Miami-based Lennar Corp., the nation's third-largest seller of new homes, said FHA lending standards now drive decisions about where to buy land, how much to pay for it and how many features to put into homes.
"Back at the height of the market, our homes were fully tricked out. They had granite, brass, everything," said Lennar President Rick Beckwitt. "As the market declined, we needed to pull those specifications out of the homes," he said, in order to keep prices within the price limits for buyers with government-backed loans.
Builders have relied on lender relationships or in-house mortgage units to help ride out the downturn. Lennar, Toll Brothers Inc., PulteGroup Inc. and others have wholly owned finance companies that provide their buyers with mortgages. D.R. Horton, the largest U.S. home builder by sales volume, and K. Hovnanian Enterprises have launched programs to help buyers repair bad credit, and they offer mortgage concierge services to get to the finish line.

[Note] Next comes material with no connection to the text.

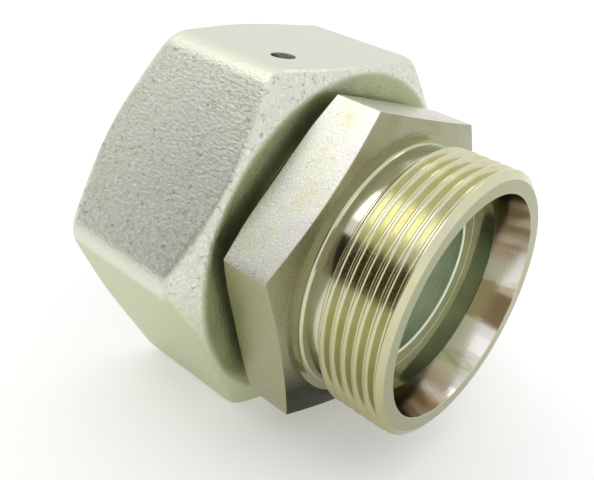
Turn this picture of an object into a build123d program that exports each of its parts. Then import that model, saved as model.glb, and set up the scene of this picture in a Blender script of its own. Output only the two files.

Also, with so many buyers facing past credit troubles, builders are trying to expand their pool of buyers by helping people repair their credit. Woodside Homes, based in North Salt Lake, Utah, recently started a partnership with a local credit-counseling company to help prospective buyers improve their credit scores. Joel Shine, the company's chief executive, noted that it is easy to sell to people with pristine credit and a hefty down payment, and easy to deny people whose credit is in tatters.
"Then there are the guys on the border -- those are the ones we can help," Mr. Shine said. One of Woodside's sales agents recently drove a buyer from a sales office to a car dealership to sell the car and unload the monthly payment.